I was fascinated by your QoD on Pop Squires. From the comments, it appears other readers were too. One thing caught my fancy, when he wrote in an editorial that Las Vegas needed a good winter hotel-resort. I started trying to imagine what Las Vegas was like when Pop Squires wrote that. Your writers are so good with history. Can you provide a description?
Thank you for the compliment about our resident historians, but it's a pretty tall order to describe an entire decade in a QoD (or even two or three).
Luckily, the Commission for the Las Vegas Centennial sponsors videos on Las Vegas decade by decade.

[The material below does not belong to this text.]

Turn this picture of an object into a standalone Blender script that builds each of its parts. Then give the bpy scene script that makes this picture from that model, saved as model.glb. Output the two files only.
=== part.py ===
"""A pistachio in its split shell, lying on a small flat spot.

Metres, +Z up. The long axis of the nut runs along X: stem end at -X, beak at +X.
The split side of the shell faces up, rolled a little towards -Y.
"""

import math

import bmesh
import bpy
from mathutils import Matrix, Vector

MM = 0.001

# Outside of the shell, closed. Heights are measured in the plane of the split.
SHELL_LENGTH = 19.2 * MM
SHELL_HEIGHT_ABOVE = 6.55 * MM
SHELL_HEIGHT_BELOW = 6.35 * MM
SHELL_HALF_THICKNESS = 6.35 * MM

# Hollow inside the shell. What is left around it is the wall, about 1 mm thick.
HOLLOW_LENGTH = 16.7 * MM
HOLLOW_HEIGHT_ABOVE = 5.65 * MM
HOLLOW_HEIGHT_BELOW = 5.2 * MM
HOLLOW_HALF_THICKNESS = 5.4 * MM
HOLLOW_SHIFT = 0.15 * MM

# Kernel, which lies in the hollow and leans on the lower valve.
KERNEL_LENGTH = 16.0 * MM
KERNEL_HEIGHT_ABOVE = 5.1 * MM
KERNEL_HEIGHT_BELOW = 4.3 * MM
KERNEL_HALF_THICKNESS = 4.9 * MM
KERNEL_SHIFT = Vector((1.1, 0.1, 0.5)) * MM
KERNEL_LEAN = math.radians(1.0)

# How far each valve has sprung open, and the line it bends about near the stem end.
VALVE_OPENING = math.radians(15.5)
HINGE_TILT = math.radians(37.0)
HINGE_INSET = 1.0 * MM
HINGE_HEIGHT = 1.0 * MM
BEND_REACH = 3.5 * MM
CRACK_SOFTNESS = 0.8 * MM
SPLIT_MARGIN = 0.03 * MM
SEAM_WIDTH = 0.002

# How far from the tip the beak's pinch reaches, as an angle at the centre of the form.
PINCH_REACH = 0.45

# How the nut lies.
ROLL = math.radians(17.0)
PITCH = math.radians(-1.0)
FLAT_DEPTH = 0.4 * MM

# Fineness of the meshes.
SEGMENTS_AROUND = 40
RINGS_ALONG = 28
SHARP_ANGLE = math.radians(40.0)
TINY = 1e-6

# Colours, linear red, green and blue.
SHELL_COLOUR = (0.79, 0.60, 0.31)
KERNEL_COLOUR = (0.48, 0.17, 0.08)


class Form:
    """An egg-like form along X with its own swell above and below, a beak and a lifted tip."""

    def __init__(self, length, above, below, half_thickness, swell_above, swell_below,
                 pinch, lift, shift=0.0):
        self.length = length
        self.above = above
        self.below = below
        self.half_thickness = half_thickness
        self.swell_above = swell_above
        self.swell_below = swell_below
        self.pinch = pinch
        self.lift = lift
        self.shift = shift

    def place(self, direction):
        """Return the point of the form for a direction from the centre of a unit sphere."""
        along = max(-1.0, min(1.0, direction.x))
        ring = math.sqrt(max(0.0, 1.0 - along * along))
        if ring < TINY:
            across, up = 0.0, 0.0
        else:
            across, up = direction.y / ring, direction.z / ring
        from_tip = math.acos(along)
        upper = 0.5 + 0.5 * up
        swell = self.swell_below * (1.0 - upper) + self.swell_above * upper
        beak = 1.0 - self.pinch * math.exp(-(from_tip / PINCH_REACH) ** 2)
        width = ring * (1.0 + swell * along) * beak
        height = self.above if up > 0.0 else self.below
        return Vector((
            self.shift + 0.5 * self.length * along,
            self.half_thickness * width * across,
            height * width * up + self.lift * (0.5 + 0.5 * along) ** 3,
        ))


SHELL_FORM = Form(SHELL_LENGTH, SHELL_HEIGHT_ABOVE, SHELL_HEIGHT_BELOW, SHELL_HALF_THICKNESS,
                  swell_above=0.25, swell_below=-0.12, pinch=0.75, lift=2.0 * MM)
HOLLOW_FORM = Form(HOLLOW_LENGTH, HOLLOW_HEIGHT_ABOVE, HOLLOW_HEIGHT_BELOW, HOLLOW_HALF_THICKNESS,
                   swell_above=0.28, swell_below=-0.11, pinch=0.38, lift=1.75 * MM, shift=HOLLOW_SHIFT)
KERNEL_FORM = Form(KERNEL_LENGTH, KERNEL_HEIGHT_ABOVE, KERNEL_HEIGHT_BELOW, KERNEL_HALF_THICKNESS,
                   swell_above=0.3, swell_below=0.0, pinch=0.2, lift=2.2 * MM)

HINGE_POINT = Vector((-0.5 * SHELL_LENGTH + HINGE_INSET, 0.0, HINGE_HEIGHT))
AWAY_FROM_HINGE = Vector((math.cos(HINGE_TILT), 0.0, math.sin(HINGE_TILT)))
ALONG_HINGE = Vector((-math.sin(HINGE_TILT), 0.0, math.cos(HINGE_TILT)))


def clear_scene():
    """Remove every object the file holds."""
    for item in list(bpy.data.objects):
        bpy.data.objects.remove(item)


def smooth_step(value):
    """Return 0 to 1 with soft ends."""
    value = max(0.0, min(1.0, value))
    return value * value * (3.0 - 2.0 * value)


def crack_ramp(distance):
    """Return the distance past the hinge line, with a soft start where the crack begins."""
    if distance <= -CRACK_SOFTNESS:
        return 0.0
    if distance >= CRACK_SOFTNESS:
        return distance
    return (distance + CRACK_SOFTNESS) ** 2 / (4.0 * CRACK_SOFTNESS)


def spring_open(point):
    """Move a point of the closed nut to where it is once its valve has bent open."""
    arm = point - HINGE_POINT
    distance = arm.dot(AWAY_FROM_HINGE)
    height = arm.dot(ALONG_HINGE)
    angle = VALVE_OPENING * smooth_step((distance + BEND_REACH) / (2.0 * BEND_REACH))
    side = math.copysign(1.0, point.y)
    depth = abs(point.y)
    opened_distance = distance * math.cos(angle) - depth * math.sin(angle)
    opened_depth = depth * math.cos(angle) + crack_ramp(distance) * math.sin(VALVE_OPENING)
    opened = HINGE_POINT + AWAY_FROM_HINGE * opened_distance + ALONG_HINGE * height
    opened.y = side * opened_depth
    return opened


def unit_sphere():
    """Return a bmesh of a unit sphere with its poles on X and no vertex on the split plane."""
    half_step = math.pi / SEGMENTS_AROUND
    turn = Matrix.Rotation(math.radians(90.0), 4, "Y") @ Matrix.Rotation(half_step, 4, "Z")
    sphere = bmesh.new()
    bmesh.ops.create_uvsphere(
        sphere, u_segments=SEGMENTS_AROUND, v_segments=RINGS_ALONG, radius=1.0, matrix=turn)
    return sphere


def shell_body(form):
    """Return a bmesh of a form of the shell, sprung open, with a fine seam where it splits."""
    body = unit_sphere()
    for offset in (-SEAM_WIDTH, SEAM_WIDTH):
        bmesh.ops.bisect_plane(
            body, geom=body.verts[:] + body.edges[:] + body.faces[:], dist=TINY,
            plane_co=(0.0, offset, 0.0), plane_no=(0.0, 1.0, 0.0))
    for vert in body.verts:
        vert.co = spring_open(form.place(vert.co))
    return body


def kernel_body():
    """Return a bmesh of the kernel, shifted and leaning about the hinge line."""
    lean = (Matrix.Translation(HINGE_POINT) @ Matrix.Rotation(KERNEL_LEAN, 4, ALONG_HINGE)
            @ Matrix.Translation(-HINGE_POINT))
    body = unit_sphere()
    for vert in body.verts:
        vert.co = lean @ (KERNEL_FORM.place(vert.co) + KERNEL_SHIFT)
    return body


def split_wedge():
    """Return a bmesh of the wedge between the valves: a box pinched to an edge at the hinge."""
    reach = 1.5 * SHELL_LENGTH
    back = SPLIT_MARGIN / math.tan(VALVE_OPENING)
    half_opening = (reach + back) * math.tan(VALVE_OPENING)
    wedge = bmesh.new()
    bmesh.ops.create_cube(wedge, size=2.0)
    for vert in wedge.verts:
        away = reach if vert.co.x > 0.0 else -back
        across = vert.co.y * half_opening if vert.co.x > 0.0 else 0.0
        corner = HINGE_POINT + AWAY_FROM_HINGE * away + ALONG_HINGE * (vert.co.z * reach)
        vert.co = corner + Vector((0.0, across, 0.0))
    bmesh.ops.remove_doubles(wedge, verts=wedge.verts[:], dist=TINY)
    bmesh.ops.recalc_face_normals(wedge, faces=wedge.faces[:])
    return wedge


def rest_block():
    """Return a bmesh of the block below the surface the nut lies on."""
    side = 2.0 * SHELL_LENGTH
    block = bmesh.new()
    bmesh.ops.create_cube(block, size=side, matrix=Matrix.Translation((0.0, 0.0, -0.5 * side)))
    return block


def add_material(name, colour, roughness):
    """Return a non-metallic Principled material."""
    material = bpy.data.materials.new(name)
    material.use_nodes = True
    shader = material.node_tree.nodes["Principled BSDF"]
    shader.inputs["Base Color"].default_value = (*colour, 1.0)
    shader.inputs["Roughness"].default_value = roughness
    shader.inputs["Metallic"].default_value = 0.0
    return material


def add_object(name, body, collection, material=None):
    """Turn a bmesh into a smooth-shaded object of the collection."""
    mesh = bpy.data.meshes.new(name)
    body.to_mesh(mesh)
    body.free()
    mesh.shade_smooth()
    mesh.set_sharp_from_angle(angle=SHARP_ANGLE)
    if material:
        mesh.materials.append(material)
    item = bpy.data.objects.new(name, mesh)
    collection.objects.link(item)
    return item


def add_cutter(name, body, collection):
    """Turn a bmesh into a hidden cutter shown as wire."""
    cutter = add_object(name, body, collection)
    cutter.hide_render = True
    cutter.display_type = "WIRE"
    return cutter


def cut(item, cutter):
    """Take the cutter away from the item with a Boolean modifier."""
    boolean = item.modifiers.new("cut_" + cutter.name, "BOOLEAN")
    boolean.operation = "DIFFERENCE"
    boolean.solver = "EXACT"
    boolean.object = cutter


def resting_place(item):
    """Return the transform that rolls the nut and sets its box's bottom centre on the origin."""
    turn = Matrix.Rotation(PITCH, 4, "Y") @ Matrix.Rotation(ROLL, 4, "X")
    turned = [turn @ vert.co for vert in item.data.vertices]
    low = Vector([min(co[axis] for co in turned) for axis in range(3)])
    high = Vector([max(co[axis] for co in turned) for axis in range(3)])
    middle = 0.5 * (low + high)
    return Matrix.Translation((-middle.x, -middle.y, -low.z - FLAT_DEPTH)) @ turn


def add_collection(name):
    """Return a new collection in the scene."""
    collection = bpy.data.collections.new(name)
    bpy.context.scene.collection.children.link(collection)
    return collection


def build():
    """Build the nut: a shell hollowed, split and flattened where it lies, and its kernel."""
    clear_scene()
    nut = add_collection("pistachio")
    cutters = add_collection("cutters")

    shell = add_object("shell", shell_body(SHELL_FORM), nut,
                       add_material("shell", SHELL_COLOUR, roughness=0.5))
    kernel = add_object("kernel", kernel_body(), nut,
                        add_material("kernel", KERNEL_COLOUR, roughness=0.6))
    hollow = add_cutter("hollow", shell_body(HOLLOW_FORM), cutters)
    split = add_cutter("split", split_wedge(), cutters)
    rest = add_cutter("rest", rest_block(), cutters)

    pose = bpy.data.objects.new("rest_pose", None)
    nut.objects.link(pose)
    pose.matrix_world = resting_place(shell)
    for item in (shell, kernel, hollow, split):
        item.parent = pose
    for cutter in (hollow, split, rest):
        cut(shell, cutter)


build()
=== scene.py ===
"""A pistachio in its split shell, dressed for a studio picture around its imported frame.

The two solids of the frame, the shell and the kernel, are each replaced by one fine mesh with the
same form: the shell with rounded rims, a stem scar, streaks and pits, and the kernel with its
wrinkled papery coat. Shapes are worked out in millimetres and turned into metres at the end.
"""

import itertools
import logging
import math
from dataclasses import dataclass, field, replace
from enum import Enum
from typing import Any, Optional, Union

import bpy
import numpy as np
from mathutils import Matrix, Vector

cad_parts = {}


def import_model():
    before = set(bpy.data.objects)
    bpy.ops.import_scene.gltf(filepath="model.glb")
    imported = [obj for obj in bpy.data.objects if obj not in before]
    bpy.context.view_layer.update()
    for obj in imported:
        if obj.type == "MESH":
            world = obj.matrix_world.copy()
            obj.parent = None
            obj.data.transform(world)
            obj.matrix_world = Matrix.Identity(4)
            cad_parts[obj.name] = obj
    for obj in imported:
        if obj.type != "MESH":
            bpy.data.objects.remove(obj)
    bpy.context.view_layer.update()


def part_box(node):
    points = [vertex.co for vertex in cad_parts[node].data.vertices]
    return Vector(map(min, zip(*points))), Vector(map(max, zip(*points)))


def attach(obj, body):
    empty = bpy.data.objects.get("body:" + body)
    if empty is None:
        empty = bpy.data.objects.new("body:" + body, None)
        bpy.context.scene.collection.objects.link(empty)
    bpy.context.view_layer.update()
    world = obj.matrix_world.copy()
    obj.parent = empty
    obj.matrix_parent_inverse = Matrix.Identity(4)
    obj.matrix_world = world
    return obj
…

They're released on May 15 every year to celebrate the founding of the city and four have been produced so far: "The City of Las Vegas: The Early Years Part 1" and "Part Two," "The Thirties," and "The Forties." These are extremely well-done and worth watching, with 75 minutes or so worth of photographs, moving pictures, and newsreel footage, well-written narration, and interviews with local historians.

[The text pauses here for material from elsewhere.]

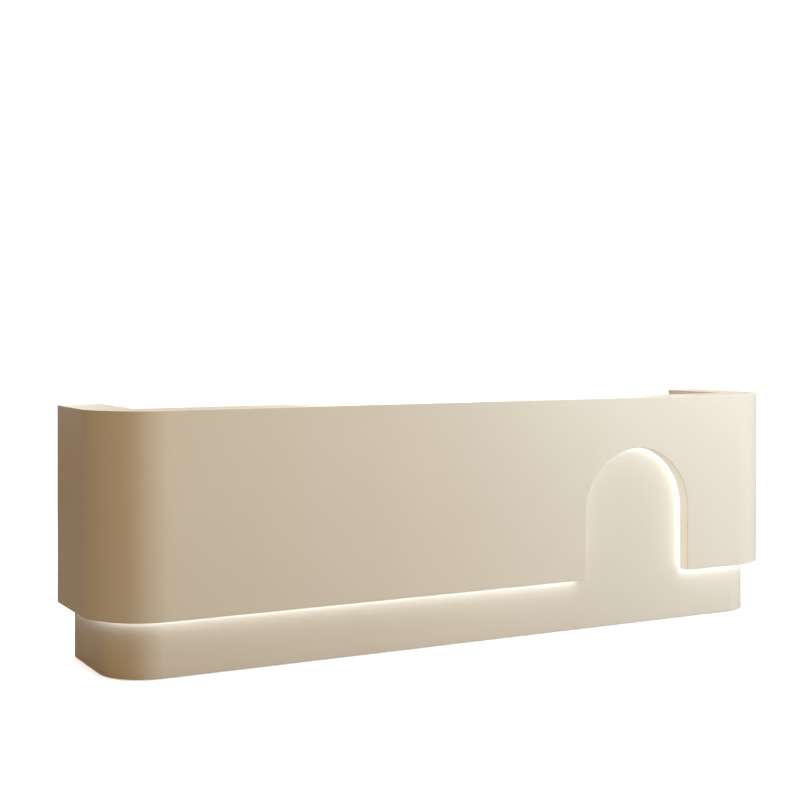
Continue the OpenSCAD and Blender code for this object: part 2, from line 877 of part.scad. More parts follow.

We highly recommend them all, but for the purposes of this answer, as you watch "The Thirties," you'll learn everything you want to know about that decade: the Great Depression and the building of Hoover Dam, the launch of wide-open gambling, the Apache Hotel, race issues at the time, the first city boosters, the incipient wedding industry, and much more.
Here, however, we'd like to quote a description of Las Vegas from those days that has always amazed and amused us.

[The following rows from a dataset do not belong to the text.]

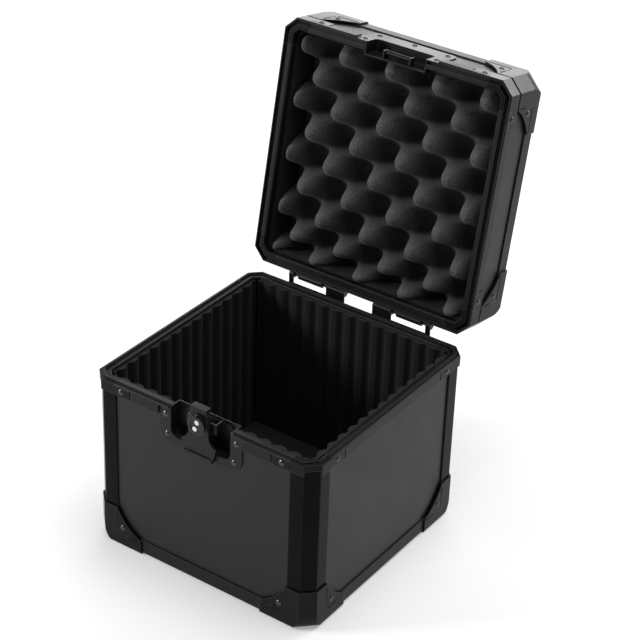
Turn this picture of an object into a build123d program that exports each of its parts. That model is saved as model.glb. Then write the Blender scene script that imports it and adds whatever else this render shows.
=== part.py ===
from build123d import *

import os
from math import cos, hypot, radians, sin, sqrt

# Carrying case for seven-inch records: a deep tray and a shallow hinged lid.  Both are
# laminated panels with edge extrusions, corner caps and a tongue-and-groove rim.  The case
# has a recessed hasp latch with a key lock, two butt hinges, a ribbed liner, foam in the lid
# and a folding handle on the lid.
# Millimetres.  Origin: centre of the plane the case stands on.  +X is the right-hand side
# seen from the latch, -Y is the latch side, +Z is up.  The lid is modelled shut and then
# turned about the hinge pins to its open stop, which is the rest position.

# ---- overall sizes -------------------------------------------------------------------------
CASE_WIDTH = 220.0              # over the corner caps, along X
CASE_DEPTH = 218.0              # over the corner caps, along Y
BASE_HEIGHT = 160.0             # ground to the base's rim
LID_HEIGHT = 53.0               # lid's rim to its top, over the caps
SEAM_GAP = 0.6                  # between the rims when shut
CORNER_CUT = 10.5               # leg of the 45 degree flat on each upright edge
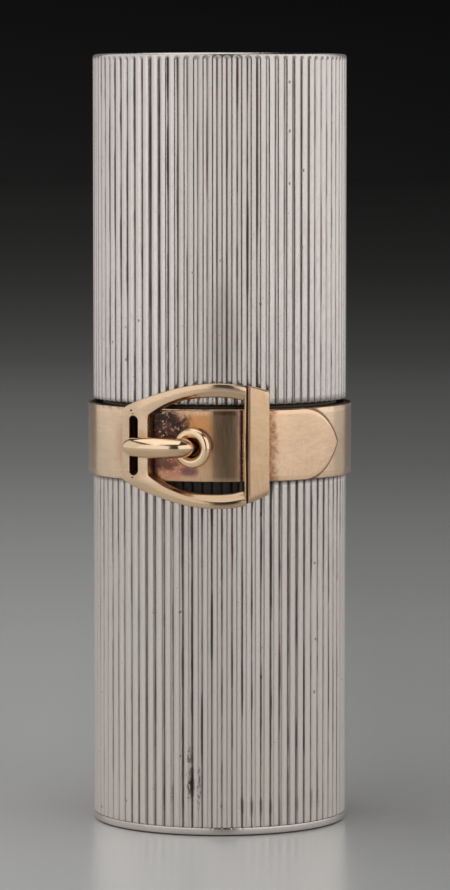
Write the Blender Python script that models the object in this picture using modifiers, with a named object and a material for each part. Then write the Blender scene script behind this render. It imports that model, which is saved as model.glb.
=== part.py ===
"""Pocket lipstick case with a twist-up mechanism.

A reeded silver body and a reeded silver pull-off cap meet at a gold belt band. The band
carries a stirrup buckle: a curved frame with a slotted bar, a keeper, an eyelet, a tongue
and the free end of the strap with its pointed tip.

Inside, a slotted guide tube stands on a foot in the body. A spiral tube with two helical
slots turns round it, driven by the neck sleeve that shows when the cap is off. A carrier
cup slides in the guide tube. Its two lugs pass through the straight slots into the helical
ones, so turning the neck lifts the cup and the lipstick bullet.

Frame: +Z up along the case's axis, origin at the centre of the foot's flat underside, and
the buckle faces -Y. All dimensions below are millimetres and degrees.
"""

import math

import bmesh
import bpy
from mathutils import Matrix

MM = 0.001

# ---- case ----
HEIGHT = 60.5
CASE_R = 10.0  # over the crests of the reeding
BORE_R = 9.3  # inside of both shells
RIBS = 80
RIB_DEPTH = 0.17
BASE_RIB_PHASE = 1.08  # degrees, centre of one groove on the body
CAP_RIB_PHASE = -1.08  # the cap's grooves don't line up with the body's
DISC_T = 0.62  # soldered end disc of the body
SEAM = 0.04
BASE_TOP = 33.15
CAP_BOTTOM = 33.45
CAP_DISC_Z = 59.95

# ---- belt and buckle: angles from the front, positive towards +X ----
BAND_R0, BAND_R1 = 10.04, 10.42
BAND_Z0, BAND_Z1 = 27.55, 33.15
STRAP_R0, STRAP_R1 = 10.46, 10.72
STRAP_Z0, STRAP_Z1 = 27.60, 33.08
STRAP_START, STRAP_SHOULDER, STRAP_TIP = -38.0, 38.0, 59.0
BUCKLE_Z = 30.40
FRAME_R0, FRAME_R1 = 10.80, 11.60
KEEPER_R0, KEEPER_R1 = 10.80, 11.85
PIN_Z = 30.27
EYELET_PHI = -11.5
EYELET_MAJOR, EYELET_MINOR = 1.13, 0.375
EYELET_HOLE_R = 0.66
# (angle, half height) of the buckle frame's outline and of its window
FRAME_OUTER = [
    (-41.0, 0.0), (-40.95, 1.3), (-40.5, 2.2), (-39.7, 2.62), (-37.5, 3.03), (-32.6, 3.47),
    (-27.4, 3.82), (-22.6, 4.13), (-17.9, 4.38), (-13.3, 4.58), (-8.9, 4.72), (-4.5, 4.80),
    (-0.15, 4.83), (4.2, 4.78), (8.4, 4.64), (10.55, 4.54),
]
FRAME_WINDOW = [
    (-28.5, 0.0), (-28.5, 1.9), (-28.3, 2.22), (-25.9, 2.62), (-23.4, 2.84), (-20.5, 3.10),
    (-16.5, 3.37), (-11.5, 3.58), (-7.0, 3.69), (-2.4, 3.75), (2.0, 3.73), (6.0, 3.63),
    (9.2, 3.48),
]
SLOT_PHI0, SLOT_PHI1, SLOT_Z0, SLOT_Z1 = -37.05, -33.0, 28.05, 32.60
# keeper outline: (angle, half height)
KEEPER_SIDE = [(10.75, 4.52), (14.0, 4.44), (17.2, 4.24), (18.4, 4.08), (18.95, 3.80)]
# tongue centreline: (angle, radius from the case's axis, tongue radius)
TONGUE = [
    (-38.3, 12.00, 0.12), (-37.5, 12.08, 0.34), (-35.6, 12.22, 0.50), (-32.5, 12.38, 0.66),
    (-28.7, 12.47, 0.74), (-24.5, 12.47, 0.75), (-20.5, 12.40, 0.73), (-17.2, 12.27, 0.68),
    (-14.7, 12.02, 0.62), (-12.8, 11.66, 0.57), (-11.8, 11.22, 0.53), (-11.5, 10.85, 0.50),
    (-11.5, 10.53, 0.48),
]

# ---- liners ----
LINER_R0, LINER_R1 = 8.62, 9.22
BASE_LINER_Z0, BASE_LINER_Z1 = 3.92, 33.40
CAP_LINER_TOP, CAP_LINER_ROOF = 59.60, 59.20
GRIP_Z0, GRIP_Z1 = 37.0, 38.2
GRIP_R0, GRIP_R1, GRIP_GROOVE_R = 8.55, 8.93, 9.0
GRIP_GAP_DEG = 12.0

# ---- twist mechanism ----
STEPS = 32  # facets of the turned inner pieces, 11.25 degrees each
FOOT_R, FOOT_TOP = 9.2, 2.20
WASHER_Z0, WASHER_Z1, WASHER_R0, WASHER_R1 = 2.25, 2.85, 7.45, 9.1
NECK_R0, NECK_R1, NECK_Z0, NECK_TOP = 8.2, 8.5, 2.95, 42.0
LIP_R, LIP_T = 6.6, 0.5
RING_R0, RING_R1, RING_Z0, RING_Z1 = 8.54, 9.1, 3.0, 3.8
SPIRAL_R0, SPIRAL_R1, SPIRAL_Z0, SPIRAL_Z1 = 7.42, 8.12, 2.95, 41.4
GUIDE_R0, GUIDE_R1, GUIDE_Z0, GUIDE_Z1 = 6.8, 7.32, 2.25, 41.3
TRAVEL = 24.0
TURNS = 1.5
LEAD = TRAVEL / TURNS
LUG_R, LUG_Z, LUG_X0, LUG_X1 = 0.55, 5.8, 6.77, 8.0
SPIRAL_SLOT_H = 1.5
GUIDE_SLOT_W = 1.4
CUP_R0, CUP_R1, CUP_Z0, CUP_Z1, CUP_FLOOR = 6.12, 6.72, 4.0, 16.0, 0.6
BULLET_R, BULLET_TIP = 6.05, 34.8
BULLET_SLANT = 48.0


# ---------------------------------------------------------------- scene
for old in list(bpy.data.objects):
    bpy.data.objects.remove(old)

case_collection = bpy.data.collections.new("lipstick_case")
cutter_collection = bpy.data.collections.new("cutters")
bpy.context.scene.collection.children.link(case_collection)
bpy.context.scene.collection.children.link(cutter_collection)


def metal(name, colour, roughness, metallic=1.0):
    made = bpy.data.materials.new(name)
    made.use_nodes = True
    shader = made.node_tree.nodes["Principled BSDF"]
    shader.inputs["Base Color"].default_value = (*colour, 1.0)
    shader.inputs["Roughness"].default_value = roughness
    shader.inputs["Metallic"].default_value = metallic
    made.diffuse_color = (*colour, 1.0)
    return made


SILVER = metal("sterling_silver", (0.78, 0.75, 0.72), 0.32)
GOLD = metal("yellow_gold", (0.83, 0.63, 0.40), 0.28)
GILT = metal("gilt_liner", (0.84, 0.66, 0.36), 0.25)
BRASS = metal("mechanism_brass", (0.70, 0.55, 0.30), 0.40)
NYLON = metal("nylon", (0.86, 0.85, 0.80), 0.50, 0.0)
POMADE = metal("lipstick", (0.50, 0.03, 0.04), 0.35, 0.0)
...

It comes from a book that was published in 1940, Nevada -- A Guide to the Silver State, a travel book produced by the Federal Writers' Project, one of the Depression-era's Work Projects Administration programs. The Writers' Project released guides that went into deep detail about all 48 states, plus Alaska, in the late 1930s. The following is an overview of Las Vegas then, as penned by one of the WPA writers.
"Las Vegas is developing into one of the chief travel and recreation centers of the Southwest, in part as a result of the completion of Hoover Dam. A sound and far-sighted public policy has taken advantage of national interest in the dam to make the city and the area around it attractive enough to bring visitors back repeatedly. Public buildings and houses are under construction all over town. The rows of catalpas and poplars planted during the early days are being protected and lengthened. Relatively little emphasis is placed on the gambling clubs and much effort is being made to build up cultural attractions. No cheap and easily parodied slogans have been adopted to publicize the city; no attempt has been made to introduce pseudo-romantic architectural themes or to give artificial glamour or gaiety. Las Vegas is itself, natural, and therefore very appealing to people with a wide variety of interests."
Right! Exactly as it remains today.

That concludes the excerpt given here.